I made the model so that I could remove the roof and two walls. This was relatively easy. I initially glued two of the walls in place and then filled in the location holes that were visible from the outside. I didn't cut away any of the location pegs but I did covered the location walls on the over walls with thin pieces of greenstuff. 
Wargames Foundry Friar
shown for scale reference.
Unfortunately it appears that the manufacturer, Tabletop Workshop, no longer trades but it looks the model can still be bought online or possibly from old fashioned bricks and mortar stores if you're lucky.

Tuesday, 28 July 2015

Boris and Bobby, Perry Miniatures

Here finally side by side are the two similar figures mentioned previously. How I constructed the plastic figure is detailed in a previous post which can be seen [here].

One is a figure I made from plastic parts taken from various Perry boxsets and the other is a standard metal figure available from Perry Miniatures.
Front View
Rear View

All I can say is, if you're going to copy or steal an idea from someone than make sure it's from the best.

Thursday, 23 July 2015

Street art, Heath Town, Wolverhampton

And now for something completely different...
I noticed this street art (graffiti doesn't really seem appropriate term for this) walking back from New Cross Hospital through Heath Town towards Wolverhampton.
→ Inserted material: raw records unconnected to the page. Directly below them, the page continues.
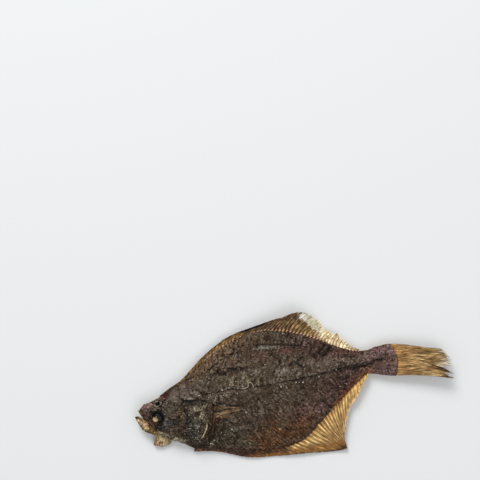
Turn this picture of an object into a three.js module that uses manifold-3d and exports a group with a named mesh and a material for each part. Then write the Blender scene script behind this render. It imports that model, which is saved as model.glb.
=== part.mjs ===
// A dried flounder: a whole flatfish, dried flat, lying on its blind side with the eyed side up.
// Millimetres. +X runs from the mouth to the tail, +Y towards the back fin, +Z up.
// The fish is laid out about its backbone line, and then moved so that the origin is on the
// surface it lies on, under the middle of its outline.
import * as THREE from "three";
import { mergeVertices } from "three/addons/utils/BufferGeometryUtils.js";
import Module from "manifold-3d";

const wasm = await Module();
wasm.setup();

// ---- Driving dimensions ----

const noseX = -117;
const tailRootX = 79.5;
const backboneY = 6.63; // from the middle of the outline to the backbone
const edgeHeight = 3.0; // how high the rim of the body stands, where the fins grow
const edgeWave = { height: 0.5, length: 13 }; // the dried rim is a little wavy
const tailLift = { height: 6.5, from: 30, over: 95 }; // the tail curls up off the surface
const headLift = { height: 1.6, from: -80, over: 40 };

// The body without fins, from nose to tail: x, back edge, middle, belly edge, thickness.
const bodyStations = [
  [-117, -0.5, -4.0, -6.5, 6.0],
  [-108, 1.8, -8.5, -20.0, 9.2],
  [-99, 3.6, -11.5, -28.3, 10.4],
  [-90, 7.2, -12.0, -32.0, 10.8],
  [-81, 12.0, -10.0, -38.6, 10.8],
  [-65, 23.3, -5.0, -42.3, 10.2],
  [-48, 32.7, -1.0, -47.6, 9.6],
  [-24, 39.6, 0.0, -52.6, 9.2],
  [0, 36.6, 0.0, -46.6, 8.8],
  [20, 28.3, 0.0, -33.0, 8.2],
  [40, 16.0, 0.0, -19.9, 7.4],
  [57, 9.6, 0.5, -8.8, 6.6],
  [68, 11.2, 0.3, -10.6, 5.8],
  [79.5, 12.4, -0.5, -13.4, 4.8],
];
const [backEdgeColumn, middleColumn, bellyEdgeColumn, thicknessColumn] = [1, 2, 3, 4];

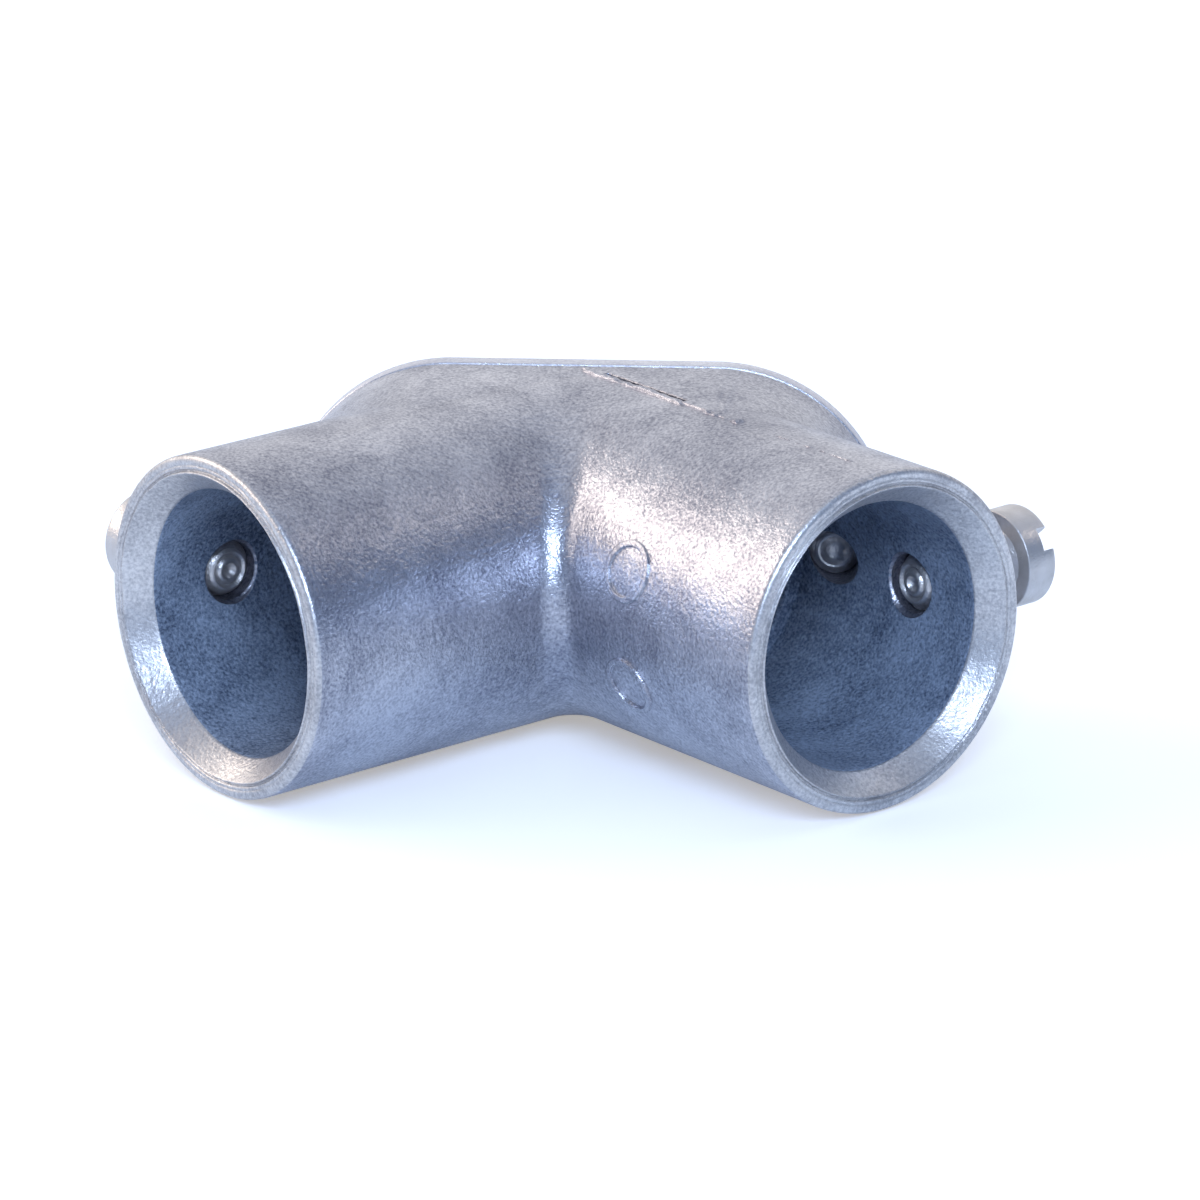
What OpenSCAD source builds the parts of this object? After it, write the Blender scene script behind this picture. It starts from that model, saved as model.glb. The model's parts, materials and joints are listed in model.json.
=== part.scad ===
// Set-screw pulling elbow for thin-wall electrical conduit: a 90 degree die casting with two sockets,
// a flat neck that is open on the outer corner, and a cover over that opening.
// X runs along the cover, +Y points out of the cover and +Z is up. The part lies on its side at Z = 0.

/* [Sockets] */
// Outer radius of each leg
leg_r = 11.7; // [10.8:0.1:12.4]
// Length of each leg, from the corner where the bore axes cross to the mouth
leg_len = 31.5; // [29:0.5:45]
// Radius of the bore that takes the conduit
bore_r = 9.1; // [8.9:0.05:9.3]
// Depth of the bore, from the mouth to the ledge that stops the conduit
bore_depth = 19; // [18:0.5:19]
// Radius of the passage behind the ledge
passage_r = 8.1; // [7.5:0.1:8.4]
// Depth of the lead-in chamfer at the mouth
chamfer_depth = 1.6; // [0.8:0.1:2]
// Width of the lead-in chamfer at the mouth
chamfer_w = 1.33; // [0.6:0.01:1.5]
// Radius of the rounded outer edge at the mouth
mouth_edge_r = 0.4; // [0.2:0.1:0.8]
// Radius of the blend on the inner corner, between the legs
corner_r = 2.1; // [1.5:0.1:4]

/* [Neck and cover] */
// Half length of the neck, along the cover
neck_half_l = 20.95; // [20.5:0.05:22]
// Half height of the neck, which stands just proud of the legs
neck_half_h = 11.85; // [11.8:0.05:12.3]
// Half length of the opening for pulling wires
opening_half_l = 12.6; // [11.5:0.1:12.6]
// Half height of the opening for pulling wires
opening_half_h = 8.6; // [8.4:0.1:9]
// Depth to which the opening is cut square, from the cover face
opening_depth = 5; // [3:0.5:5]
// Thickness of the gasket
gasket_t = 0.4; // [0.3:0.1:1]
// How far the gasket's edge lies inside the edge of the neck
gasket_inset = 0.3; // [0.1:0.1:0.6]
// Thickness of the cover
cover_t = 1.8; // [1.2:0.1:3]
// Radius of the cover's rounded outer edge
cover_edge_r = 0.6; // [0.3:0.1:0.8]

/* [Set screws] */
// Distance of each set screw from its mouth
set_mouth_dist = 8; // [7.5:0.5:10]
// Radius of the set screw's thread
set_thread_r = 2; // [1.7:0.05:2.2]
// Length of the set screw under its head
set_len = 9.2; // [8.5:0.1:12]
// Radius of the set screw's head
set_head_r = 3.45; // [3:0.05:3.8]
// Height of the set screw's head
set_head_h = 2.2; // [1.8:0.1:2.6]
// How far the tip stays behind the bore wall
set_tip_gap = 0.25; // [0.15:0.05:2]
// Radius of the boss round each set screw
boss_r = 4.3; // [4:0.1:5]
// Height of the boss over the leg's surface
boss_h = 1.4; // [0.6:0.1:2]

/* [Cover screws] */
// Distance of each cover screw from the middle of the cover
cover_screw_x = 17.5; // [17.2:0.1:17.6]
// Radius of the cover screw's thread
cover_thread_r = 1.75; // [1.4:0.05:1.75]
// Length of the cover screw under its head
cover_screw_len = 5; // [4.5:0.1:6]
// Radius of the cover screw's head
cover_head_r = 3; // [2.8:0.1:3.3]
// Height of the cover screw's head
cover_head_h = 1.9; // [1.6:0.1:2.4]

/* [Hidden] */
$fn = 96;
eps = 0.01;
over = 1;

// Clearance round a screw's thread in its hole, and round its shank in the cover
thread_gap = 0.05;
shank_gap = 0.2;
// The corner blend's tube is this much thinner than the legs, so that it meets them in a clean edge
blend_gap = 0.05;
// The neck's flat top reaches this far past the top line of each leg
seam_w = 0.3;

// The leg as it is turned: axis along +X, then swung 45 degrees towards the viewer
leg_turn = -45;
ledge_s = leg_len - bore_depth;
set_s = leg_len - set_mouth_dist;
boss_top = leg_r + boss_h;
set_seat = bore_r + set_tip_gap + set_len;
bend_r = leg_r + corner_r;
gasket_y = gasket_t;
cover_y = gasket_t + cover_t;
back_y = cover_y + cover_head_h;

// The mouth's rounded edge is the farthest point to the front
front_y = (leg_len + leg_r - 2 * mouth_edge_r) / sqrt(2) + mouth_edge_r;
origin_y = (front_y - back_y) / 2;

// Points on a quarter circle about c, from angle a0
function quarter(c, r, a0, n = 8) = [for (i = [0:n]) c + r * [cos(a0 + 90 * i / n), sin(a0 + 90 * i / n)]];

// A dome's height over its edge, at distance x from its middle, for a dome of height h over radius r
function dome_r(r, h) = (r * r + h * h) / (2 * h);
function dome_z(x, r, h) = sqrt(pow(dome_r(r, h), 2) - x * x) - dome_r(r, h) + h;

// Moves the part from the crossing of the bore axes to its own origin
module place() {
    translate([0, origin_y, neck_half_h]) children();
}

// Puts a child on both sides, the right one first
module both_sides() {
    for (side = [0, 1]) mirror([side, 0, 0]) children();
}

// Swings what is drawn along +X onto the right leg's axis
module along_leg() {
    rotate([0, 0, leg_turn]) children();
}

// Turns a child's +Z onto +X
module lay() {
    rotate([0, 90, 0]) children();
}

// Turns a child's +Z onto +Y
module face_back() {
    rotate([-90, 0, 0]) children();
}

// A slot shape with round ends, in the plane of the cover
module slot_2d(half_l, half_h) {
    square([2 * (half_l - half_h), 2 * half_h], center = true);
    for (side = [-1, 1]) translate([side * (half_l - half_h), 0]) circle(half_h);
}

// The outside of one leg, with the rounded edge at the mouth
module leg_solid() {
    along_leg() lay() rotate_extrude() polygon(concat(
        [[0, -2], [leg_r, -2]],
        quarter([leg_r - mouth_edge_r, leg_len - mouth_edge_r], mouth_edge_r, 0, 6),
        [[0, leg_len]]));
}

// The swept blend that fills the inner corner between the legs
module corner_blend() {
    translate([0, -bend_r * sqrt(2), 0]) rotate([0, 0, 45]) rotate_extrude(angle = 90)
        translate([bend_r, 0]) circle(leg_r - blend_gap);
}

// The neck: a slot-shaped block that reaches forward to the top line of each leg
module neck() {
    reach = neck_half_l + over;
    intersection() {
        face_back() translate([0, 0, -reach]) linear_extrude(reach) slot_2d(neck_half_l, neck_half_h);
        translate([0, 0, -neck_half_h - over]) linear_extrude(2 * (neck_half_h + over))
            polygon([[0, -seam_w], [reach, -reach - seam_w], [reach, over], [-reach, over],
                     [-reach, -reach - seam_w]]);
    }
}

// The raised pad round a set screw, on the outer side of the leg
module set_boss() {
    along_leg() translate([set_s, bore_r + 0.5, 0]) face_back() cylinder(r = boss_r, h = boss_top - bore_r - 0.5);
}

// The inside of one leg: chamfer, socket, ledge and passage
module leg_bore() {
    along_leg() lay() {
        translate([0, 0, leg_len - chamfer_depth]) cylinder(
            r1 = bore_r, r2 = bore_r + chamfer_w * (chamfer_depth + over) / chamfer_depth, h = chamfer_depth + over);
        translate([0, 0, ledge_s]) cylinder(r = bore_r, h = bore_depth - chamfer_depth + eps);
        translate([0, 0, -passage_r]) cylinder(r = passage_r, h = ledge_s + passage_r + eps);
    }
}

// The tapped hole for a set screw
module set_hole() {
    along_leg() translate([set_s, passage_r, 0]) face_back()
        cylinder(r = set_thread_r + thread_gap, h = boss_top - passage_r + over);
}

// The tapped hole for a cover screw, which breaks into the bore
module cover_screw_hole(reach) {
    translate([cover_screw_x, over, 0]) rotate([90, 0, 0])
        cylinder(r = cover_thread_r + thread_gap, h = reach + over);
}

// The cast body
module elbow_body() {
    color([0.66, 0.67, 0.7]) place() difference() {
        intersection() {
            union() {
                both_sides() leg_solid();
                corner_blend();
                neck();
                both_sides() set_boss();
            }
            translate([-2 * leg_len, -2 * leg_len, -leg_len]) cube([4 * leg_len, 2 * leg_len, 2 * leg_len]);
        }
        both_sides() leg_bore();
        translate([0, -opening_depth, 0]) face_back() linear_extrude(opening_depth + over)
            slot_2d(opening_half_l, opening_half_h);
        both_sides() cover_screw_hole(cover_screw_x / 2 - 1);
        both_sides() set_hole();
    }
}

// The thin gasket between the body and the cover
module cover_gasket() {
    color([0.17, 0.18, 0.2]) place() face_back() linear_extrude(gasket_t) difference() {
        slot_2d(neck_half_l - gasket_inset, neck_half_h - gasket_inset);
        slot_2d(opening_half_l, opening_half_h);
        for (side = [-1, 1]) translate([side * cover_screw_x, 0]) circle(cover_thread_r + shank_gap);
    }
}

// One round end of the cover, with its rounded outer edge
module cover_end() {
    rotate_extrude($fn = 64) polygon(concat(
        [[0, 0], [neck_half_h, 0]],
        quarter([neck_half_h - cover_edge_r, cover_t - cover_edge_r], cover_edge_r, 0, 5),
        [[0, cover_t]]));
}

// The flat cover
module cover_plate() {
    color([0.72, 0.73, 0.76]) place() translate([0, gasket_y, 0]) face_back() difference() {
        hull() for (side = [-1, 1]) translate([side * (neck_half_l - neck_half_h), 0, 0]) cover_end();
        for (side = [-1, 1]) translate([side * cover_screw_x, 0, -over])
            cylinder(r = cover_thread_r + shank_gap, h = cover_t + 2 * over);
    }
}

// A slotted screw that points down: its head sits on Z = 0, its tip is at Z = -len
module screw(thread_r, len, head_r, head_h, slot_w, slot_turn) {
    edge_h = 0.4 * head_h;
    tip_r = 0.74 * thread_r;
    tip_dome = 0.12 * thread_r;
    lead = thread_r - tip_r;
    steps = 8;
    difference() {
        rotate_extrude() polygon(concat(
            [for (i = [0:steps]) let (x = tip_r * i / steps) [x, -len + tip_dome - dome_z(x, tip_r, tip_dome)]],
            [[thread_r, -len + tip_dome + lead], [thread_r, 0], [head_r, 0]],
            [for (i = [steps:-1:0]) let (x = head_r * i / steps)
                [x, edge_h + dome_z(x, head_r, head_h - edge_h)]]));
        rotate([0, 0, slot_turn]) translate([-head_r - over, -slot_w / 2, 0.55 * head_h])
            cube([2 * (head_r + over), slot_w, head_h]);
    }
}

// A cover screw on the right side
module cover_screw(slot_turn) {
    color([0.78, 0.79, 0.8]) translate([cover_screw_x, cover_y, 0]) face_back()
        screw(cover_thread_r, cover_screw_len, cover_head_r, cover_head_h, 0.9, slot_turn);
}

// A set screw on the right leg
module set_screw(slot_turn) {
    color([0.78, 0.79, 0.8]) along_leg() translate([set_s, set_seat, 0]) face_back()
        screw(set_thread_r, set_len, set_head_r, set_head_h, 1.3, slot_turn);
}

module cover_screw_left() {
    place() mirror([1, 0, 0]) cover_screw(70);
}

module cover_screw_right() {
    place() cover_screw(20);
}

module set_screw_left() {
    place() mirror([1, 0, 0]) set_screw(75);
}

module set_screw_right() {
    place() set_screw(-30);
}

elbow_body();
cover_gasket();
cover_plate();
cover_screw_left();
cover_screw_right();
set_screw_left();
set_screw_right();
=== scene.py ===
# %% [markdown]
# # A conduit pulling elbow
# This fitting turns thin-wall steel conduit round a corner. It is one zinc die casting with two
# sockets, a set screw for each socket, and a screwed cover on the outer corner, where an
# electrician takes hold of the wires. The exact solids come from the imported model. Here every
# piece gets the soft edges, threads, cast grain and plating that the solids leave out.

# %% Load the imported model
import json
import math

import bmesh
import bpy
from mathutils import Matrix, Vector, noise


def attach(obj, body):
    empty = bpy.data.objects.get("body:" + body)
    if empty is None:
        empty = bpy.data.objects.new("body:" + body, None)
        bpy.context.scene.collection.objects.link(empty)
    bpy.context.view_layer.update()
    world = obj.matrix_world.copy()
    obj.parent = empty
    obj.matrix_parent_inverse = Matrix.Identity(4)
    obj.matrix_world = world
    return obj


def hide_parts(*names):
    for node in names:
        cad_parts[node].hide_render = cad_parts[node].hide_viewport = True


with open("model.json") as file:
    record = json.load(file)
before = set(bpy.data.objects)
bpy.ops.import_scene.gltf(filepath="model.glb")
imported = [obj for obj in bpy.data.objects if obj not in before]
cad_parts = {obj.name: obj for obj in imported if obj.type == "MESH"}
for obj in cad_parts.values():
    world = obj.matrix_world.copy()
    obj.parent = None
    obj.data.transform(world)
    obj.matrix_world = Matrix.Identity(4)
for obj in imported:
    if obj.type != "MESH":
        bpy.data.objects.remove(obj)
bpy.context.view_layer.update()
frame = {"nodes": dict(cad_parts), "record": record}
print("packed nodes:", sorted(frame["nodes"]))

# %% [markdown]
# ## Where things are
# The record names the two sockets as mounts, each with a point and a direction. The two socket
# axes cross at the corner of the elbow, and every piece below is placed from that crossing. All
# sizes are the real ones in millimetres, and one constant turns them into Blender's metres.

# %% The corner point and the directions
MM = 0.001
mounts = {mount["name"]: mount for mount in frame["record"]["mounts"]}
RIGHT = Vector(mounts["socket_right"]["axis"]).normalized()
LEFT = Vector(mounts["socket_left"]["axis"]).normalized()
BACK = Vector((0, 1, 0))
UP = Vector((0, 0, 1))
socket_point = Vector(mounts["socket_right"]["pos_m"])
CORNER = socket_point - RIGHT * (socket_point.x / RIGHT.x)
print("the socket axes cross at", [round(value / MM, 2) for value in CORNER], "mm")

# %% [markdown]
# ## The camera
# The photograph looks at the inner corner from a little above, from far away through a long
# lens. The angles and the distance come from matching the outlines of both mouths. The camera
# is placed round the corner point by azimuth, elevation and distance, and rolled a little.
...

Anyone knows the area will already know that Heath Town doesn't enjoy the best reputations but this piece caught my eye, if only because it reminds me of someone I used to know.

A few more examples of the street art in the area can be found on this graffiti artist's site [here]. I don't think the same person created the image shown here as this appears to be a completely different style plus there's no identifying tag.

It caught my eye because the artist has managed to create a 'blended' effect using only spray cans which is a pretty impressive achievement. 

Thursday, 16 July 2015

Hunting Party, Perry Miniatures

This set of figures came about as a exercise as to how I could use a number of models given to me as a gift. Why I made a sabot base especially for these figures will be detailed later. 
The pointing left arm was originally taken from the original Perry's 'Wars of the Roses Infantry 1455 - 1487 boxset but this was for a man-at-arms so was covered with plate armour. This was cut away and then greenstuff was used to remodel the cloth.
The second mod was so subtle that I'd forgot I'd actually done it until I came to write up this post. The right arm holding the spear was taken from the Perry's 'War of the Roses Light Cavalry 1450-1500' but as the set represents weapons for horsemen the lance looked too long for this figure. In order to correct this I cut off the spear tip, removed around an inch of the plastic shaft and glued the tip back on.
After (paint)
Before (paint)
I've used a sabot base because there are a set of special house rules available on the Dux Rampant forum which means the dogs can be used as a unit when playing Lion Rampant, which can be found [here].

The dogs were made for Simon Chick (aka Painterman) who has an amazing collection of late medieval figures and is mentioned on the Perry's Light Cavalry boxset as the 'go-to' reference for Burgundians, his blog can be found [here].

I was given these particular models as a give from a friend I met via this blog (hello Derek!)